Вячеслав Тарновецкий заслуживает особого разговора, так как представляет собой одно из ведущих направлений отечественной фотографии без поправок на время. Серии «Светоносная тень», «Растрирование», «Мимолетности», «Группировки», «Двое», «Империя» – свидетельство его очевидной неординарности в ряду имен тех лет и современности. Подчеркнутая легкость в выверенности и в проработке сюжетных акцентов в случаях, когда подобное по сути чрезвычайно сложно, ибо речь идет об эфемерности и визуальной мимолетности, – качество, дарованное единицам. В фотографическом аспекте единичность есть прямое свидетельство творческой уникальности. Авторы, обладающие особенностями такого рода, находятся вне времени. Вячеслав Тарновецкий – один из них (Д.К.)

«Я узнал о Тарновецком в 1977 году, когда стал активным членом фотоклуба «Новатор» и стал захаживать в «Советское фото». Там познакомился с Михаилом Леонтьевым, который был завотделом художественной фотографии журнала. Разговорились. Я сказал, что из Черновиц. Он мне: «Там есть парень такой – прислал нам фотографии. Мы их напечатали. А после – национальная библиотека в Париже сообщила, что хочет взять его фотографии в коллекцию». В «Советском фото» такие фотографии были не в духе соцреализма. Они написали, что «нет, давайте мы пошлем вам наших классиков – Бальтерманца, Шайхета». Те ответили: «Нет, хотим Тарновецкого». Они им его и послали. Тогда был 77-й год, и все это казалось фантастикой.

Родители у меня живут в Черновцах, и я часто туда ездил, каждый год – снимал там. Мне дали телефон Тарновецкого. Я позвонил. Так и познакомились. Оказалось, что знал его уже лет двадцать. В том же, 1977, году сделали мы там с ним вместе выставку. Так наша дружба и началась.

Его любимой камерой была «Искра». Шесть на шесть. И все свои лучшие вещи он ей и снимал. Фактически никогда не кадрировал; всегда делал полный кадр; всегда – одним объективом: 75 мм. Печатал на очень плохой бумаге. В редких случаях, когда работы должны были уходить в музеи или в какие-то руки, доставал бумагу «Илфорд». Но печатал всегда хорошо. Любил киевскую бумагу – за ее мягкость и полную проработку в светах и в тенях, хотя и без глубоких черных. Она давала представление о фотографиях – чистое прямое изображение. Он это очень ценил, как ценю это и я. Его сюжеты – фотографические, визуальные. Когда смысл заложен не в литературе, а в изображении.
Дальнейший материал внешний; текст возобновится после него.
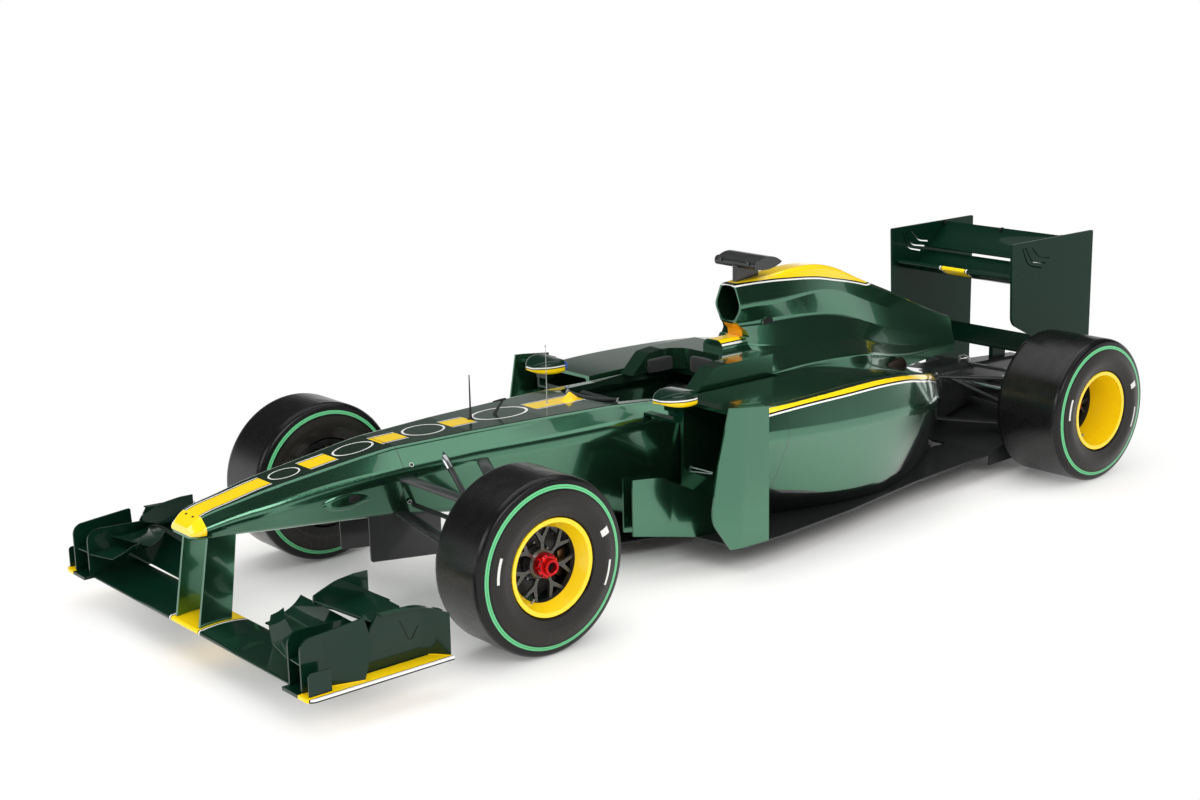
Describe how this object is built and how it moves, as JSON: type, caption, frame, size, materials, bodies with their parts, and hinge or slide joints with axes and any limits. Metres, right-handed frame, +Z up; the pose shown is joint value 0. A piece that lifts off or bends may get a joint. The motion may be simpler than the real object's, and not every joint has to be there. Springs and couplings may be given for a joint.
{
  "type": "open wheel racing car",
  "caption": "Single-seat racing car with exposed wheels, front and rear wings, a raised nose and an open cockpit.",
  "frame": {"origin": "on the ground under the middle of the car", "axes": "+X forward to the nose, +Y to the car's left, +Z up"},
  "size_m": [4.832, 1.8, 1.1253],
  "materials": {
    "carbon": "carbon fibre laminate",
    "engine_grey": "cast, dark",
    "lamp_red": "lamp lens",
    "metal": "machined",
    "mirror_paint": "yellow and green enamel",
    "nut_red": "red anodised",
    "paint_green": "deep racing green, clear coated",
    "plank_wood": "resin laminate",
    "rim_yellow": "yellow enamel on cast rim",
    "steel": "ground",
    "tyre": "slick rubber"
  },
  "bodies": {
    "chassis": {"bargeboards_left": "paint_green", "bargeboards_right": "paint_green", "beam_wing": "paint_green", "camera_pod": "carbon", "engine_block": "engine_grey", "engine_cover": "paint_green", "floor": "carbon", "front_suspension_left": "carbon", "front_suspension_right": "carbon", "front_wing_endplate_left": "paint_green", "front_wing_endplate_right": "paint_green", "front_wing_flaps_left": "paint_green", "front_wing_flaps_right": "paint_green", "front_wing_main": "paint_green", "gearbox_case": "carbon", "head_surround": "paint_green", "mirror_left": "mirror_paint", "mirror_right": "mirror_paint", "monocoque": "paint_green", "nose_cone": "paint_green", "plank": "plank_wood", "rain_light": "lamp_red", "rear_suspension_left": "carbon", "rear_suspension_right": "carbon", "rear_wing": "paint_green", "rear_wing_endplate_left": "paint_green", "rear_wing_endplate_right": "paint_green", "seat": "carbon", "sidepod_left": "paint_green", "sidepod_right": "paint_green", "under_nose_vanes": "carbon"},
    "knuckle_left": {"front_upright_left": "metal"},
    "knuckle_right": {"front_upright_right": "metal"},
    "rack": {"steering_rack": "carbon"},
    "helm": {"steering_wheel": "carbon"},
    "wheel_front_left": {"tyre_front_left": "tyre", "rim_front_left": "rim_yellow", "wheel_nut_front_left": "nut_red"},
    "wheel_front_right": {"tyre_front_right": "tyre", "rim_front_right": "rim_yellow", "wheel_nut_front_right": "nut_red"},
    "wheel_rear_left": {"tyre_rear_left": "tyre", "rim_rear_left": "rim_yellow", "driveshaft_left": "steel"},
    "wheel_rear_right": {"tyre_rear_right": "tyre", "rim_rear_right": "rim_yellow", "driveshaft_right": "steel"}
  },
  "joints": [
    {"name": "steer_left", "type": "hinge", "parent": "chassis", "child": "knuckle_left", "pos_m": [1.39, 0.64, 0.33], "axis": [0, 0, 1], "range_deg": [-15, 15]},
    {"name": "steer_right", "type": "hinge", "parent": "chassis", "child": "knuckle_right", "pos_m": [1.39, -0.64, 0.33], "axis": [0, 0, 1], "range_deg": [-15, 15]},
    {"name": "rack_slide", "type": "slide", "parent": "chassis", "child": "rack", "axis": [0, 1, 0], "range_m": [-0.0208, 0.0208]},
    {"name": "steering_wheel_turn", "type": "hinge", "parent": "chassis", "child": "helm", "pos_m": [0.43, 0, 0.56], "axis": [-0.9848, 0, 0.1736], "range_deg": [-150.5, 150.5]},
    {"name": "spin_front_left", "type": "hinge", "parent": "knuckle_left", "child": "wheel_front_left", "pos_m": [1.39, 0.735, 0.33], "axis": [0, 1, 0], "continuous": true},
    {"name": "spin_front_right", "type": "hinge", "parent": "knuckle_right", "child": "wheel_front_right", "pos_m": [1.39, -0.735, 0.33], "axis": [0, 1, 0], "continuous": true},
    {"name": "spin_rear_left", "type": "hinge", "parent": "chassis", "child": "wheel_rear_left", "pos_m": [-1.81, 0.7125, 0.33], "axis": [0, 1, 0], "continuous": true},
    {"name": "spin_rear_right", "type": "hinge", "parent": "chassis", "child": "wheel_rear_right", "pos_m": [-1.81, -0.7125, 0.33], "axis": [0, 1, 0], "continuous": true}
  ],
  "couplings": [
    {"joint": "steer_right", "follows": "steer_left", "ratio": 1},
    {"joint": "rack_slide", "follows": "steer_left", "m_per_rad": 0.079},
    {"joint": "steering_wheel_turn", "follows": "steer_left", "ratio": 10}
  ]
}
Работал он сериями. Одни выстраивались в хронологическом порядке. Другие – цеплялись за какие-то предметы. Например, у него была серия «Растрирование»: какие-то заборы, сетки. Были серии портретные. Всю свою жизнь делал серии и складывал их отдельно одна от другой. У него было десять папок. Он делал серии и складывал их по разным папкам. Там м какие-то дома. Там – трубы. Но это все – не литература. Он определял это всегда как фотографическое событие. А что такое фотографическое событие по Тарновецкому? Это событие, которое не лежит на поверхности, но оно важно для фотографии. То есть – фотографическое событие определяет состояние объекта внутри кадра, состояние света, состояние композиции. И там – все. То есть событие важное для фотографии.

Он постоянно снимал на диафрагме 22. Думаю, что всю жизнь был приверженцем клуба f/64. Поскольку камера «Искра» имела диафрагму 22, то он всегда зажимал дырку. Понятно – не надо наводить на резкость. Сразу – мимолетное ощущение и съемка. Все. Готово. Мы все придерживались такого направления – полной адекватности, полной вещественности кадра. И я думаю, что Слава внес в это очень большой вклад. Как среди нас, так и среди других фотографов.

У нас в России, в Советском Союзе, всегда было много надуманных вещей. Они могли быть красивыми, но все равно какую-то подстежку там видно. А здесь она, фотография, – чистая в своей чистоте. То есть фотография – и больше ничего. Он на этом стоял. Может быть, поэтому и печатал на киевской бумаге – чтобы не вносить искусственности. Только чистый взгляд и чистая фиксация того, что он чувствует. Этим он очень сильно отличался от московской фотографии. А от украинской – тем более. Там очень много литературы, коллажа. Мы знаем киевскую школу и харьковскую. Что касается черновицкой школы, то я думаю, что он шел от старой документальной фотографии 19 века. Когда я приезжал в Черновцы, он всегда мне показывал какие-то открытки старые: «Вот, посмотри, Черновцы» – снимал какой-то румын там или австриец, или немец. И там все это видно.

Он очень любил прямой свет. Для него не важно, как снимать: или в тень, или в контражур, или на прямом солнце. Я думаю, для него важна была вещественность или – какая-то мимолетная, композиционная незаконченность. И – многоплановость. Что и делает фотографию. Потому что, когда она не все сказала, ты начинаешь додумывать.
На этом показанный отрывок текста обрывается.